#### To do:
Below are entries. Reproduce exactly the lines between the line holding "add('muzzle_ribbon', headFilm([82, 90, 114, 132]), 'film');" and the line holding "obj.parent = empty", inclusive, and only those.

#### Source material:
========================

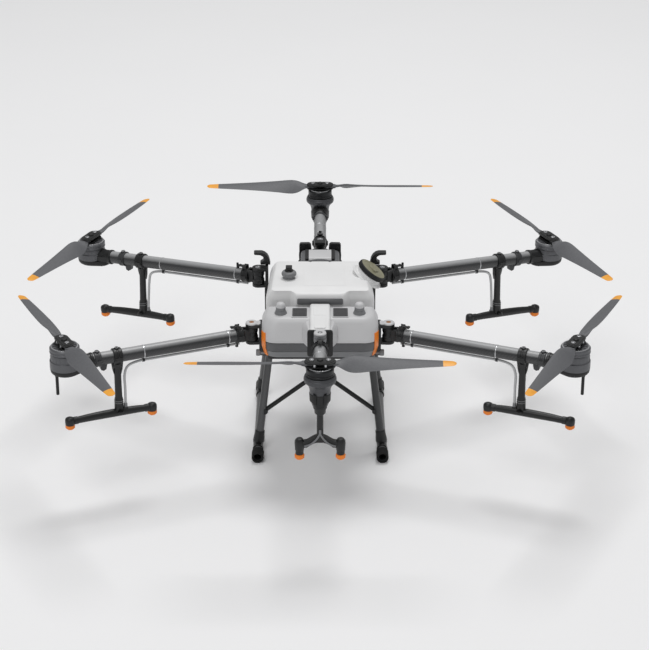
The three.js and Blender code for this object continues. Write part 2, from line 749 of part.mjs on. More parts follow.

========================

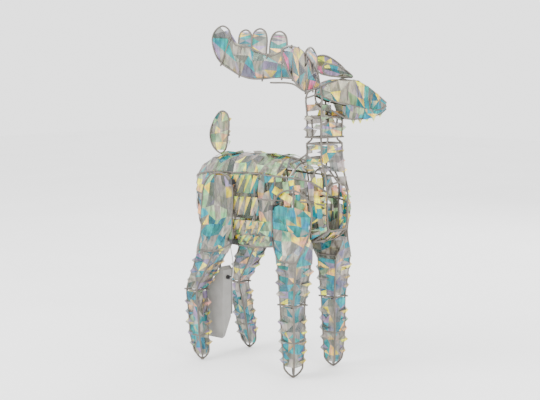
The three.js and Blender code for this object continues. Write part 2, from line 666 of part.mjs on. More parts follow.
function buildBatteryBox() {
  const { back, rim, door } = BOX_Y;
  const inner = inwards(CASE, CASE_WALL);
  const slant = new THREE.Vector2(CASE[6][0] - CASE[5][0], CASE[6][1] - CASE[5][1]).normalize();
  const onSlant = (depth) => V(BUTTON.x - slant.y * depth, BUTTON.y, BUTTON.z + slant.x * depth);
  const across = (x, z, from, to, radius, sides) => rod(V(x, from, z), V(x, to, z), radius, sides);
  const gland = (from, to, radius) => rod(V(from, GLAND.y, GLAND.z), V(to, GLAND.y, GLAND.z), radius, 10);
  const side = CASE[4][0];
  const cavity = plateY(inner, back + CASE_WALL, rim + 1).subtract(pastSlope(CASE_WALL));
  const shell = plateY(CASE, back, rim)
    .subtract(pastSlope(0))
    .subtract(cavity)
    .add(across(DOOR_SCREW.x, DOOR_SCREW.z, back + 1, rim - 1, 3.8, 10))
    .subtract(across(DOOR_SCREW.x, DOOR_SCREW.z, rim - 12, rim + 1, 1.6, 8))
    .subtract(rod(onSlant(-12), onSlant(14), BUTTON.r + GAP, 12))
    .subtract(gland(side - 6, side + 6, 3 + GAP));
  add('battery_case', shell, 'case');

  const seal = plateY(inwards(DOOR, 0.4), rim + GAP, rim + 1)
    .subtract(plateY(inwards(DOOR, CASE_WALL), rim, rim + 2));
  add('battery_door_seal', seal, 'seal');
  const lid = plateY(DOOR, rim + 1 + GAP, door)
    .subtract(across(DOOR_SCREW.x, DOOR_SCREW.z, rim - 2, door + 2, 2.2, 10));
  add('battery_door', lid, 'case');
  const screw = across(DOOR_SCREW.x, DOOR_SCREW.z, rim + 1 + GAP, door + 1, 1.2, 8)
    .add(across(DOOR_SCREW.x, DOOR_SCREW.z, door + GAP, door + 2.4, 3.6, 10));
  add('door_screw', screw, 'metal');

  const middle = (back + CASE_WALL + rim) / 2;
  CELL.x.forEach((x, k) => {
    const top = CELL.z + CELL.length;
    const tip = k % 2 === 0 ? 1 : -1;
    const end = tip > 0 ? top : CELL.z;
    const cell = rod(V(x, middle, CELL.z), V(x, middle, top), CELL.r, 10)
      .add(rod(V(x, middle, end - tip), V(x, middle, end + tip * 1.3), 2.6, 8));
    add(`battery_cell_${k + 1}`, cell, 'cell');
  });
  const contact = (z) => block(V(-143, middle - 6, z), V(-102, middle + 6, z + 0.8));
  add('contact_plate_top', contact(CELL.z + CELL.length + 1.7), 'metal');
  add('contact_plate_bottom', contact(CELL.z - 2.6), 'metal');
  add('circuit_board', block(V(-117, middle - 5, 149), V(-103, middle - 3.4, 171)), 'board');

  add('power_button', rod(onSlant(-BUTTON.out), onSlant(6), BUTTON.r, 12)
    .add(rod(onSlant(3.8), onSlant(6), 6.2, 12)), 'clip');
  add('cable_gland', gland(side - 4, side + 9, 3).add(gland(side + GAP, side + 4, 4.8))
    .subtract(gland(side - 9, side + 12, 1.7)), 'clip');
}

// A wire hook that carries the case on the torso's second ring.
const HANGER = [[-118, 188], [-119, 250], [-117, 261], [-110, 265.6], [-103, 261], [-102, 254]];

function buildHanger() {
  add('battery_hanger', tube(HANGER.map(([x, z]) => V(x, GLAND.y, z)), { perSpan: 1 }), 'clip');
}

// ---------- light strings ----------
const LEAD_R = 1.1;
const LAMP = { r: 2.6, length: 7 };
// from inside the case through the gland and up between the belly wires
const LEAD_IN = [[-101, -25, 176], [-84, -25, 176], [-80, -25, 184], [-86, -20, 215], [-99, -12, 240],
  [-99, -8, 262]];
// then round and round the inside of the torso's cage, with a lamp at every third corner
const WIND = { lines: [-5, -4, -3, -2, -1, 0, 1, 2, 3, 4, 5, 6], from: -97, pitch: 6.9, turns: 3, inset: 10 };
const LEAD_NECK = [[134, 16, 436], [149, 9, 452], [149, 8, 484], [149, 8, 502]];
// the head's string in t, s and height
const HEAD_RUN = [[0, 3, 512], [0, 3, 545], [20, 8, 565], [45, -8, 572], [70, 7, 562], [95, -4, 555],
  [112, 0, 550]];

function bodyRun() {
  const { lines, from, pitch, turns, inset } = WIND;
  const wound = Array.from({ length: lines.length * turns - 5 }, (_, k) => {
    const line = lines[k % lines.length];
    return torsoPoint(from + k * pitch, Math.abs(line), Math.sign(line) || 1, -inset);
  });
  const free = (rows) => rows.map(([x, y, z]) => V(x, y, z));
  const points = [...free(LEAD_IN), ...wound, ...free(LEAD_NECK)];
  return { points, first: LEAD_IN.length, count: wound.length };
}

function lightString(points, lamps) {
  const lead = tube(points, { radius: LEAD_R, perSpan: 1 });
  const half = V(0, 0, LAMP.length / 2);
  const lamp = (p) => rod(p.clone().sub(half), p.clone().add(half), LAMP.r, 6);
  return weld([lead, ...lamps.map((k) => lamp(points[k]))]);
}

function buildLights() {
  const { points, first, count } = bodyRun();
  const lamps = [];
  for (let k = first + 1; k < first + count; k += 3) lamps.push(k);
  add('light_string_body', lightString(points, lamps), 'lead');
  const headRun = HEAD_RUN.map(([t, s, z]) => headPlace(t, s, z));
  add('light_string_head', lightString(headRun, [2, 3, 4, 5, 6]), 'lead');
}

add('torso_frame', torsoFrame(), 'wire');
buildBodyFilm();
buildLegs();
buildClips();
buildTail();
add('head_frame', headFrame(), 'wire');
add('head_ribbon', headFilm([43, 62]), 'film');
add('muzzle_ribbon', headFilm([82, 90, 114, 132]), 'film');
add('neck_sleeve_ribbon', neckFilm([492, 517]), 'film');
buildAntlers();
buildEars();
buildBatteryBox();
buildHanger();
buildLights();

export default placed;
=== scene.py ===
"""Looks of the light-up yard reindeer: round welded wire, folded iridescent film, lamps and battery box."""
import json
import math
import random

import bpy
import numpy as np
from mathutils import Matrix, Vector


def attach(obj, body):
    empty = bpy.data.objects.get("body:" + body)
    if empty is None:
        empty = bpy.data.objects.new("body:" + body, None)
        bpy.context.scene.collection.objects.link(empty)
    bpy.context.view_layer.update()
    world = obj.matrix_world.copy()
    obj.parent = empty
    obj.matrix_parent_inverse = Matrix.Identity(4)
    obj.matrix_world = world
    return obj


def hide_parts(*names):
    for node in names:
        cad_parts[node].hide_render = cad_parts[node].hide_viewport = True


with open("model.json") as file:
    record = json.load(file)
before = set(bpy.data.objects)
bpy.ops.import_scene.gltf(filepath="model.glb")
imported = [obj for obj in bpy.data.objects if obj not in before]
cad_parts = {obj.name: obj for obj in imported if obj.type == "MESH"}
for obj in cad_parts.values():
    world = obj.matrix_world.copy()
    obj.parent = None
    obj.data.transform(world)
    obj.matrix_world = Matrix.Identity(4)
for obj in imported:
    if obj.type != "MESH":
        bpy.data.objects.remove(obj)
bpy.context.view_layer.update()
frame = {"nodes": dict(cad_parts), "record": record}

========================

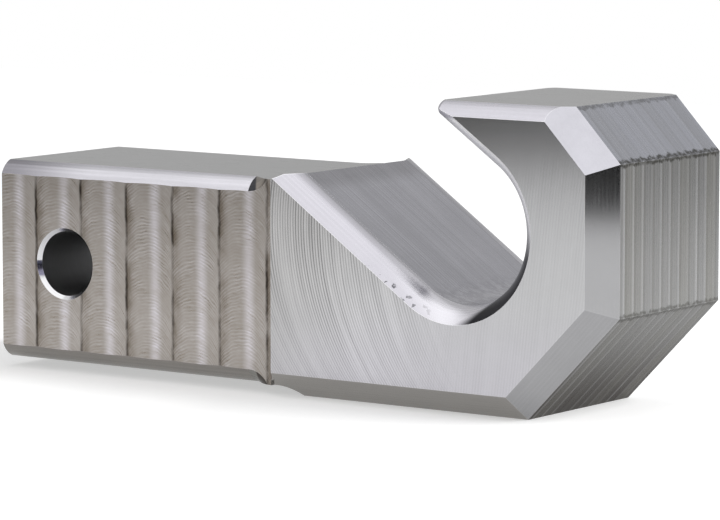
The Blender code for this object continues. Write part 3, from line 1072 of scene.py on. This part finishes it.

========================

#### Answer to the problem:
add('muzzle_ribbon', headFilm([82, 90, 114, 132]), 'film');
add('neck_sleeve_ribbon', neckFilm([492, 517]), 'film');
buildAntlers();
buildEars();
buildBatteryBox();
buildHanger();
buildLights();

export default placed;
=== scene.py ===
"""Looks of the light-up yard reindeer: round welded wire, folded iridescent film, lamps and battery box."""
import json
import math
import random

import bpy
import numpy as np
from mathutils import Matrix, Vector


def attach(obj, body):
    empty = bpy.data.objects.get("body:" + body)
    if empty is None:
        empty = bpy.data.objects.new("body:" + body, None)
        bpy.context.scene.collection.objects.link(empty)
    bpy.context.view_layer.update()
    world = obj.matrix_world.copy()
    obj.parent = empty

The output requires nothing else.